Digital and Emerging Solutions

Virtual IBANs. Providers such as Airwallex and CurrencyCloud issue virtual IBANs in multiple countries, allowing businesses to receive local payments from clients as if they had a local bank account, without physically establishing operations in each country.

Banking-as-a-Service (BaaS). API-based infrastructure that allows businesses to embed banking functionality into their operations, including multi-currency accounts, payment processing, and FX.

Open Banking. Under UK and EU open banking regulations, businesses can aggregate account data across multiple banks and initiate payments through standardised APIs, improving cash management visibility.

How Global Investments Can Help

Global Investments supports internationally operating businesses and their owner-managers in structuring business banking arrangements that match operational needs.
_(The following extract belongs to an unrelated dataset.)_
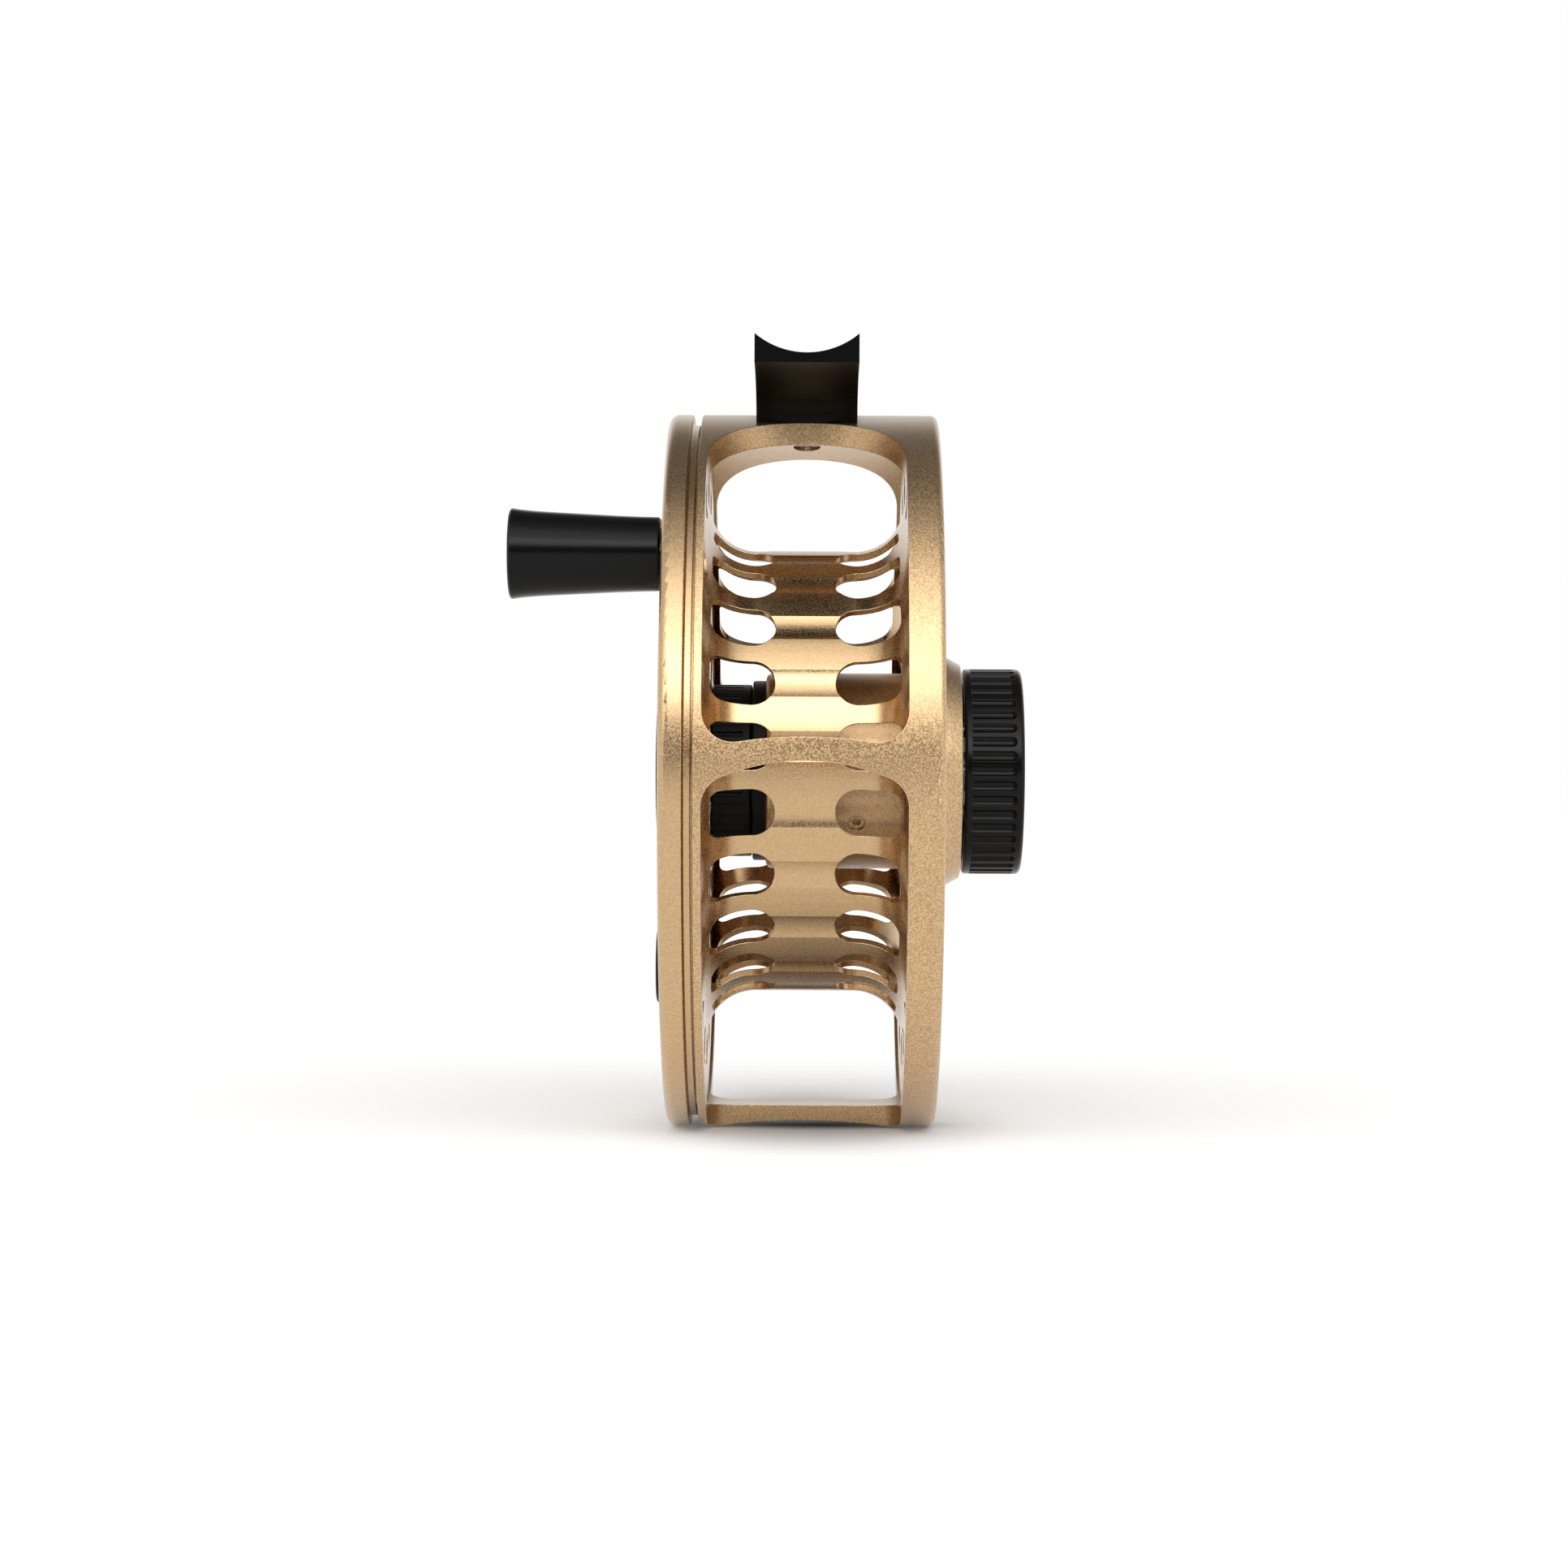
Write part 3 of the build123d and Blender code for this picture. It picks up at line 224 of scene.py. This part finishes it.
finishes = {
    "frame_gold": blasted_gold("frame_gold", 0.35, 1.0),
    "spool_gold": blasted_gold("spool_gold", 0.28, 0.45),
    "black_anodised": satin_black("satin_black_anodised", 0.003, 0.18, 0.15),
    "black_hub": satin_black("matt_black_acetal", 0.005, 0.35, 0.15),
    "screw_steel": turned_metal("blackened_screw_steel", (0.42, 0.41, 0.40), 0.30),
    "spindle_steel": turned_metal("ground_spindle_steel", (0.62, 0.62, 0.63), 0.20, 500.0),
    "bearing_steel": turned_metal("polished_bearing_steel", (0.68, 0.68, 0.69), 0.12, 500.0),
    "disc_steel": turned_metal("brushed_disc_steel", (0.55, 0.56, 0.57), 0.28, 200.0),
    "bronze": turned_metal("sintered_bronze", (0.55, 0.33, 0.14), 0.36),
    "acetal_white": moulded("natural_acetal", (0.72, 0.70, 0.65), 0.42, 0.06),
    "seal_rubber": moulded("seal_rubber", (0.02, 0.02, 0.021), 0.55, 0.3),
    "carbon_fibre": woven_carbon("carbon_drag_face"),
}
# the foot gets a darker, duller copy of the black anodised finish: its darker colour is painted shade, and
# its rougher, less shiny surface is the foot's own finish
foot_black_painted_shade = satin_black("satin_black_foot_painted_shade", 0.002, 0.30, 0.08)
slots = {part["node"]: part["material_slot"] for part in frame["record"]["subparts"]}
for name, node in nodes.items():
    node.data.materials.clear()
    node.data.materials.append(foot_black_painted_shade if name == "reel_foot" else finishes[slots[name]])


# ---- floor, light and camera ----
FLOOR_REACH = 6.0
FLOOR_ALBEDO = 0.86
FLOOR_GLOW = 0.20
CONTACT_SHIFT = 1.5 * MM  # from the middle of the frame to the middle of what stands on the floor
# each painted shadow patch under the reel: its reach along and across the spin axis, and how dark it is
# painted
PAINTED_SHADOW_PATCHES = [((30 * MM, 52 * MM), 0.50), ((22 * MM, 10 * MM), 0.85)]


def make_floor():
    """White paper that glows a little, with a painted shadow under the reel that darkens its colour and its
    glow.
    """
    quarters = ((-1, -1), (1, -1), (1, 1), (-1, 1))
    corners = [(x * FLOOR_REACH, y * FLOOR_REACH, floor_z) for x, y in quarters]
    mesh = bpy.data.meshes.new("floor")
    mesh.from_pydata(corners, [], [(0, 1, 2, 3)])
    floor = bpy.data.objects.new("floor", mesh)
    bpy.context.scene.collection.objects.link(floor)
    paper = Finish("white_paper", Roughness=0.8, Specular_IOR_Level=0.1)
    contact_x = (frame_low.x + frame_high.x) / 2 - CONTACT_SHIFT
    # light is the painted shadow: 1 on open paper and lower under the reel, and it darkens both the paper's
    # colour and its glow
    light = 1.0
    for (along, across), depth in PAINTED_SHADOW_PATCHES:
        place = {"Vector": paper.place, "Scale": (1 / along, 1 / across, 0.0)}
        place["Location"] = (-contact_x / along, 0.0, 0.0)
        offset = paper.node("ShaderNodeMapping", {}, place)
        away = paper.node("ShaderNodeVectorMath", {"operation": "LENGTH"}, {0: offset}, "Value")
        fade = {"Value": away, "From Min": 0.0, "From Max": 1.0, "To Min": 1 - depth, "To Max": 1.0}
        smooth = {"interpolation_type": "SMOOTHSTEP"}
        light = light * paper.node("ShaderNodeMapRange", smooth, fade, "Result")
    paper.feed("Base Color", paper.blend(light, (0, 0, 0), [FLOOR_ALBEDO] * 3))
    paper.feed("Emission Color", paper.blend(light, (0, 0, 0), (1, 1, 1)))
    paper.surface.inputs["Emission Strength"].default_value = FLOOR_GLOW
    mesh.materials.append(paper.material)


BACKDROP = 1.0
# light from the front, over the top and round the back, by the angle up from the reel's front
SKY = [
    (-180, BACKDROP), (-150, BACKDROP), (-60, 0.45), (-16, 0.05), (12, 0.06), (18, 0.8), (24, 4.2),
    (34, 4.8), (42, 2.6), (57, 2.1), (74, 0.7), (100, 0.14), (138, 0.16), (158, BACKDROP), (180, BACKDROP),
]
SKY_PEAK = 4.8
SIDE_LIGHT = 1.0
SIDE_BAND = (0.5, 0.92)  # how far to the side the front light begins to give way, and has done so


def make_world():
    """A studio with a wide soft light above the front, dark overhead and white behind."""
    world = bpy.data.worlds.new("studio")
    world.use_nodes = True
    tree = world.node_tree

    def add(kind, *inputs, **settings):
        made = tree.nodes.new(kind)
        for name, value in settings.items():
            setattr(made, name, value)
        for index, value in enumerate(inputs):
            if isinstance(value, (int, float)):
                made.inputs[index].default_value = value
            elif value is not None:
                tree.links.new(value, made.inputs[index])
        return made

    def maths(operation, *inputs):
        return add("ShaderNodeMath", *inputs, operation=operation).outputs[0]

    direction = add("ShaderNodeTexCoord").outputs["Generated"]
    x, y, z = add("ShaderNodeSeparateXYZ", direction).outputs
    angle = maths("ARCTAN2", z, maths("MULTIPLY", y, -1.0))
    ramp = add("ShaderNodeValToRGB", maths("MULTIPLY_ADD", angle, 0.5 / pi, 0.5))
    stops = ramp.color_ramp.elements
    while len(stops) > 1:
        stops.remove(stops[-1])
    for index, (degree, level) in enumerate(SKY):
        stop = stops[0] if index == 0 else stops.new(degree / 360 + 0.5)
        stop.position = degree / 360 + 0.5
        stop.color = (*[level / SKY_PEAK] * 3, 1)
    level = maths("MULTIPLY", ramp.outputs[0], SKY_PEAK)
    sideways = maths("ABSOLUTE", x)
    side = add("ShaderNodeMapRange", sideways, *SIDE_BAND, 0.0, 1.0, interpolation_type="SMOOTHSTEP")
    mixed = add("ShaderNodeMix", side.outputs[0], None, level, SIDE_LIGHT).outputs[0]
    background = tree.nodes["Background"]
    background.inputs["Color"].default_value = (1, 1, 1, 1)
    tree.links.new(mixed, background.inputs["Strength"])
    bpy.context.scene.world = world


SENSOR, LENS = 36.0, 86.65
CAMERA_SIDE, CAMERA_BACK, CAMERA_DROP = 0.64 * MM, 480.3 * MM, 1.7 * MM
CAMERA_ROLL, CAMERA_TURN = radians(-0.27), radians(0.40)


def make_camera():
    data = bpy.data.cameras.new("camera")
    data.sensor_width, data.lens = SENSOR, LENS
    data.clip_start, data.clip_end = 0.01, 50.0
    camera = bpy.data.objects.new("camera", data)
    camera.location = (CAMERA_SIDE, -CAMERA_BACK, spin_z - CAMERA_DROP)
    camera.rotation_euler = (radians(90), CAMERA_ROLL, CAMERA_TURN)
    bpy.context.scene.collection.objects.link(camera)
    bpy.context.scene.camera = camera


make_floor()
make_world()
make_camera()
bpy.context.scene.view_settings.view_transform = "Standard"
We help clients identify appropriate banking institutions for their sector, geographic footprint, and ownership structure; prepare documentation for account-opening applications; and manage the relationship between business and personal banking in the context of overall wealth planning.

For business owners who also have personal wealth management needs, we coordinate the business banking strategy with personal investment, tax, and estate planning to ensure consistency and efficiency across the overall financial picture.

Banking requirements, compliance standards, and provider options change continuously. This guide is accurate as of 2026 and is for general information purposes only. Seek professional advice tailored to your business's specific circumstances before making banking arrangements.

This guide is for general information only and does not constitute financial advice or a personal recommendation. Banking regulations, tax rules, and product availability change — always verify current rules and seek advice from a qualified independent financial adviser or regulated banking specialist before making any decisions. The value of investments can fall as well as rise and you may get back less than you invest.